Hence, with a V6 legacy to adhere to, the 286 GTB is not as radical as you might think. That said, there is plenty to talk about the engine including the fact that it has a turbo which enhances its everyday driving qualities plus the electric motor provides a range of 25km in full-electric mode. So, for cruising in cities, where the love for fast internal combustion engined cars are slowly melting way, this car is no longer a concern.

The 8-speed DCT, borrowed from the SF90 Stradale is again an able companion with its smooth responses. Plus in order to preserve that classical Ferrari soundtrack, the engine note has been tuned to channel pure sound into the cabin along mimicking the ferocious aural character of a V12.

We must discuss the design of the 296 GTB more since it brings back the era of fast yet gorgeous Ferraris with the bodywork unperturbed and free of needless complexities. A rear spoiler is neatly hidden away while the mid-engined berlinetta design cues have been carefully drafted in. Designed in-house at the Ferrari Styling Centre, the 296 GTB is delightfully compact yet still bursting with the panache of a prancing horse. The classic and sensuous 60’s models have been referenced heavily here including the 250LM of 1963, especially with the way the B pillar is designed along with the distinctive “Kamm tail”.

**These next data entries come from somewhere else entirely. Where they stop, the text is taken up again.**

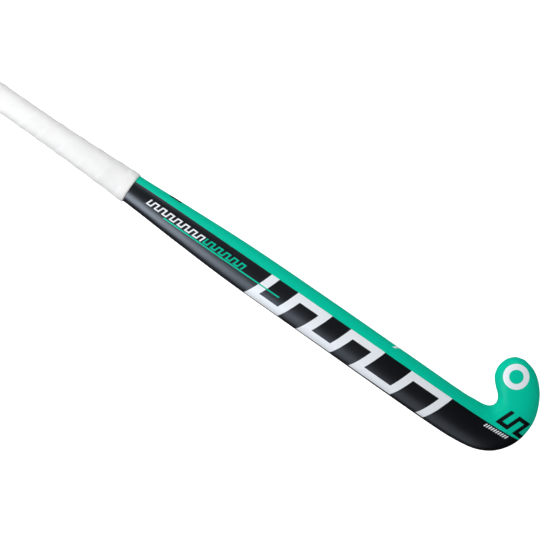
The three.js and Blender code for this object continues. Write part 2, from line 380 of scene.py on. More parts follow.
def chamois_tape(base):
    """Polyurethane film on non-woven felt, the usual chamois grip tape, buffed to a tacky matt.

    It gives the eye a warm, almost shadowless white with pinprick pits 0.9 mm apart, slow creases
    where the tape was pulled round, and a faint grey line of painted shade in each seam's crease.
    """
    finish = {"Specular IOR Level": 0.15, "Sheen Weight": 0.35}
    material, tree, shader, place = new_material(
        "Chamois polyurethane tape", base, 0.62, 1.5, finish
    )
    pit_scale = {"Scale": fineness(0.909), "Randomness": 0.75}
    pits = add(tree, "ShaderNodeTexVoronoi", pit_scale, {"Vector": place}, feature="F1")
    pit_edge = {"From Min": 0.05, "From Max": 0.35}
    dimple = add(tree, "ShaderNodeMapRange", pit_edge, {"Value": pits.outputs["Distance"]})
    # Creases run round the handle, 11 mm apart and three times as long.
    crease_scale = {"Scale": (fineness(11.1), fineness(33.3), fineness(33.3))}
    around = add(tree, "ShaderNodeMapping", crease_scale, {"Vector": place}).outputs["Vector"]
    crease_noise = {"Scale": 1.0, "Detail": 4.0, "Distortion": 0.6}
    crease = add(tree, "ShaderNodeTexNoise", crease_noise, {"Vector": around}).outputs["Fac"]
    creased = add(tree, "ShaderNodeBump", {"Distance": 0.7 * MM}, {"Height": crease})
    relief = {"Height": dimple.outputs["Result"], "Normal": creased.outputs["Normal"]}
    pitted = add(tree, "ShaderNodeBump", {"Distance": 0.07 * MM}, relief)
    tree.links.new(pitted.outputs["Normal"], shader.inputs["Normal"])
    _, handled = mottle(tree, place, base, 0.94, 18.2, 4.0)
    # Painted shade: the seam weight greys the colour in the crease at each seam's step, as shade
    # would.
    seam = add(tree, "ShaderNodeAttribute", attribute_name="seam").outputs["Fac"]
    grey = add(tree, "ShaderNodeMapRange", {"To Max": 0.6}, {"Value": seam}).outputs["Result"]
    line = {7: (*linear("#E6E5E4"), 1)}
    lined = add(tree, "ShaderNodeMix", line, {0: grey, 6: handled}, data_type="RGBA")
    tree.links.new(lined.outputs[2], shader.inputs["Base Color"])
    shine = {**NOISE, "To Min": 0.54, "To Max": 0.68}
    finish = add(tree, "ShaderNodeMapRange", shine, {"Value": crease})
    tree.links.new(finish.outputs["Result"], shader.inputs["Roughness"])
    return material


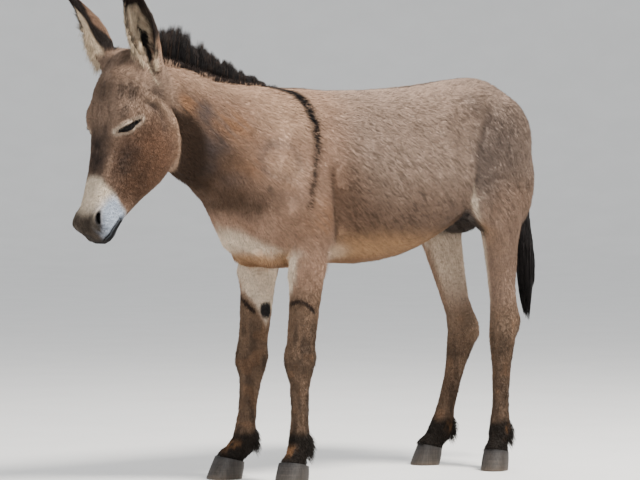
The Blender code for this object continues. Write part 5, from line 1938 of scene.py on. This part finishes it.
def lashes():
    """Short dark hairs along the edge of each upper lid."""
    rng = np.random.default_rng(95)
    paths, steps = [], len(LASH_TAPER)
    for side in EYES:
        along, above, outward = eye_axes(side)
        for u in rng.uniform(-0.032, 0.022, LASHES):
            end = SLIT_FRONT if u > 0 else SLIT_REAR
            v = UPPER_RISE * (1 - (u / end) ** 2) + 0.0010
            w = np.sqrt(max((EYE_RADIUS + LID) ** 2 - u ** 2 - v ** 2, 1e-5))
            root = EYES[side] + along * u + above * v + outward * (w - 0.0012)
            length = rng.uniform(0.006, 0.010)
            way = outward * 0.80 - above * 0.55 + along * (u * 12 + rng.normal(0, 0.10))
            t = np.linspace(0, 1, steps)[:, None]
            paths.append(root + unit(way) * length * t + above * 0.004 * t ** 2)
    colours = np.tile(np.array(PALETTE["black"]), (len(paths), steps, 1))
    strands("lashes", np.array(paths), 0.00045, LASH_TAPER, colours, LONG_MATERIAL)


lashes()


# %% [markdown]
# ## Fetlocks and the ears' inner fringes
# A small tuft hangs behind each fetlock, and longer pale hair hangs from the inner edge of each ear over
# the forehead. Both are straight hairs that droop a little toward their tips.

# %% Loose hair
def loose_hair(name, weight, count, seed, lengths, way, tone):
    """Hairs rooted on the skin. way(outward, stray) gives their direction, tone their colour."""
    rng = np.random.default_rng(seed)
    count = int(count * share_made)
    root, outward, _ = scatter(count, weight, rng)
    along = unit(way(outward, rng.normal(0, 1, root.shape)))
    length = rng.uniform(*lengths, count)
    paths = straight(root, outward, along, length, 4)
    droop = np.linspace(0, 1, 4)[None, :] ** 2 * 0.25
    paths[:, :, 2] -= droop * length[:, None]
    colours = np.tile(np.array(PALETTE[tone]), (count, 1)) * rng.uniform(0.6, 1.3, count)[:, None]
    strands(name, paths, 0.0008, (1.0, 0.9, 0.6, 0.0), shaded(colours, np.ones(4)), TUFT_MATERIAL)


# %% Fetlocks
height = triangle_middle[:, 2]
rear = step(triangle_facing[:, 0], 0.15, 0.7) * step(height, 0.080, 0.095)
loose_hair("fetlock_hair", rear * step(height, 0.150, 0.130), 2000, 96, (0.014, 0.032),
           lambda outward, stray: outward * 0.6 + np.array([0.35, 0, -1.0]) + stray * 0.15,
           "pastern")

# %% Fringes
for side, name, lengths in ((1, "ear_fringe_left", (0.010, 0.024)), (-1, "ear_fringe_right", (0.014, 0.034))):
    reach, turn, off, tip, faces, across = ear_places(triangle_middle, side)
    inner_edge = (-turn * side > 0.78) * (off > 0.8) * (off < 1.25)
    inner_edge = inner_edge * step(reach, -0.02, 0.0) * step(reach, 0.12, 0.06)
    inner_edge = inner_edge * (stroke(triangle_head, EAR_SLOT) > 0.008)
    loose_hair(name, inner_edge, 500, 97 + side, lengths,
               lambda outward, stray: faces * 0.55 - tip * 0.70 + stray * 0.20, "ear hair")
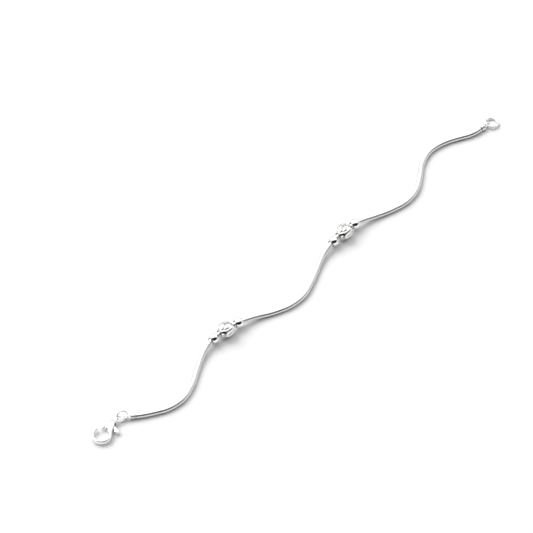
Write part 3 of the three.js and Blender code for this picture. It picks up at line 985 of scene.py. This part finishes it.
def lever_outline():
    """Out along the gate's right side, round its end and back, then the same for the knob, with a
    point of the hub between them on either side."""
    gate_length = np.linalg.norm(gate_end - pivot) + GATE_HALF
    gate = [
        (HUB_RADIUS * 0.75, HUB_RADIUS * 0.75),
        (HUB_RADIUS * 1.3, GATE_HALF * 1.1),
        (gate_length * 0.6, GATE_HALF),
        (gate_length - GATE_HALF * 0.7, GATE_HALF * 0.95),
        (gate_length - GATE_HALF * 0.12, GATE_HALF * 0.5),
    ]
    thumb = [
        (HUB_RADIUS * 0.75, HUB_RADIUS * 0.75),
        (HUB_RADIUS * 1.25, KNOB_NECK),
        (KNOB_REACH * 0.8, KNOB_RADIUS * 0.75),
        (KNOB_REACH, KNOB_RADIUS),
        (KNOB_REACH + KNOB_RADIUS * 0.7, KNOB_RADIUS * 0.7),
        (KNOB_REACH + KNOB_RADIUS, KNOB_RADIUS * 0.2),
    ]
    front_of_hub = (gate_heading + KNOB_HEADING) / 2
    back_of_hub = front_of_hub + 180
    sides = [
        bar_side(gate_heading, gate, -1),
        bar_side(gate_heading, gate, 1)[::-1],
        pivot[None] + HUB_RADIUS * bearing([front_of_hub]),
        bar_side(KNOB_HEADING, thumb, -1),
        bar_side(KNOB_HEADING, thumb, 1)[::-1],
        pivot[None] + HUB_RADIUS * bearing(back_of_hub + HUB_SPREAD * np.arange(-1, 2)),
    ]
    return closed_curve(np.vstack(sides), STATION_STEPS)


def make_lever():
    bar = plate(lever_outline(), LEVER_HALF, LEVER_EDGE)
    piece = make_piece("clasp_lever_bar", [surface(in_clasp(bar))], "clasp_lever", clasp_silver)
    cut(piece, [rivet_bore()])


def make_rivet():
    """A pin whose ends are rounded over: its radius falls off as a quarter circle."""
    path = pivot - RIVET_HALF * np.cos(np.linspace(0, np.pi, RIVET_ROWS))[:, None] * UP
    full = rounded_ends(path, RIVET_ROUNDING)
    pin = sweep(path, np.array([[1.0, 0, 0]]), RIVET_RADIUS * full * [1, 1], section(WIRE_COLUMNS))
    make_piece("clasp_pin", [surface(in_clasp(pin))], "clasp_rivet", clasp_silver)


make_lever()
make_rivet()

# %% [markdown]
# ## Light and floor
# The anklet lies on white in a bright tent. What makes silver look like silver is what it mirrors:
# white nearly all round, a grey strip along the horizon, and the dark side from which the tent is
# open, which shows as a black spot in each bead and a dark line along the chain. All of that is in
# the sky of the world, placed by direction, so it stays put in every view. A broad sun adds the
# soft shadow.

# %% World and lights
DARK_ELEVATION = 35
DARK_HALF_HEIGHT = 33
DARK_HALF_WIDTH = 76
DARK_TURN = 17
DARK_LEVEL = 0.02
DARK_FADE = (0.55, 1.45)
HORIZON_GREY = 0.42
HORIZON_FADE = (40, 1400)
SKY = 1.38
SUN_STRENGTH = 1.85
SUN_SPREAD = math.radians(40)
SUN_TILT = math.radians(42)
SUN_TURN = math.radians(2)
FLOOR_SIZE = 4000
FLOOR_TONE = (0.8, 0.8, 0.8, 1)
FLOOR_ROUGHNESS = 0.9


def soft_step(tree, value, fade, lowest):
    """A smooth step up to 1 from the lowest value, while the given value passes through the fade."""
    ends = {"Value": value, "From Min": fade[0], "From Max": fade[1], "To Min": lowest, "To Max": 1}
    return Wire(Wire.node(tree, "MapRange", {"interpolation_type": "SMOOTHSTEP"}, ends).outputs["Result"])


def make_world():
    """Elevation is the arc sine of the direction's height, and bearing the arc tangent of its two
    level parts, counted from the camera's side. The dark shape is an ellipse of these two angles, and
    the grey strip fades with the square of the elevation in degrees."""
    world = bpy.data.worlds.new("bright_tent")
    bpy.context.scene.world = world
    world.use_nodes = True
    tree = world.node_tree
    place = Wire(Wire.node(tree, "TexCoord", {}, {}).outputs["Generated"])
    parts = Wire.node(tree, "SeparateXYZ", {}, {"Vector": place})
    x, y, z = (Wire(parts.outputs[name]) for name in "XYZ")
    sine, cosine = math.sin(VIEW_AZIMUTH), math.cos(VIEW_AZIMUTH)
    towards = x * sine - y * cosine
    aside = x * cosine + y * sine
    turn = x.math("ARCTAN2", aside, towards) * (180 / math.pi)
    height = x.math("ARCSINE", z, 0) * (180 / math.pi)
    lengthwise = ((height - DARK_ELEVATION) * (1 / DARK_HALF_HEIGHT)) ** 2
    crosswise = ((turn - DARK_TURN) * (1 / DARK_HALF_WIDTH)) ** 2
    far = lengthwise + crosswise
    bright = soft_step(tree, far, DARK_FADE, DARK_LEVEL)
    strip = soft_step(tree, height * height, HORIZON_FADE, HORIZON_GREY)
    seen = Wire(Wire.node(tree, "LightPath", {}, {}).outputs["Is Camera Ray"])
    level = seen.math("MAXIMUM", bright * strip, seen) * SKY
    back = tree.nodes["Background"]
    tree.links.new(level.socket, back.inputs["Strength"])
    back.inputs["Color"].default_value = (1, 1, 1, 1)


def make_sun():
    data = bpy.data.lights.new("broad_sun", "SUN")
    data.energy = SUN_STRENGTH
    data.angle = SUN_SPREAD
    sun = bpy.data.objects.new("broad_sun", data)
    sun.rotation_euler = (SUN_TILT, 0, SUN_TURN + math.pi)
    bpy.context.scene.collection.objects.link(sun)


def make_floor():
    half = FLOOR_SIZE / 2 * MM
    mesh = bpy.data.meshes.new("floor")
    corners = [(-half, -half, 0), (half, -half, 0), (half, half, 0), (-half, half, 0)]
    mesh.from_pydata(corners, [], [(0, 1, 2, 3)])
    floor = bpy.data.objects.new("floor", mesh)
    bpy.context.scene.collection.objects.link(floor)
    material = bpy.data.materials.new("white_paper")
    material.use_nodes = True
    shader = material.node_tree.nodes["Principled BSDF"]
    shader.inputs["Base Color"].default_value = FLOOR_TONE
    shader.inputs["Roughness"].default_value = FLOOR_ROUGHNESS
    shader.inputs["Specular IOR Level"].default_value = 0
    mesh.materials.append(material)


make_world()
make_sun()
make_floor()
bpy.context.scene.view_settings.view_transform = "Standard"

The interior meanwhile visits the future with the new look instrumentation and design which Ferrari is now adopting. The classic dials and that key is no longer there but the digital look is a right way into the future. That thought, in many ways, sums up the 296 GTB. It is another addition to an ever increasing line-up of sports cars but one that carves its own niche. It is also a classical Ferrari berlinetta yet inside is brimming with the best that this sports car maker can conjure up in terms of performance and dynamics.

Expect first deliveries to start from 2022 with a starting price of $321,400+, depending on options.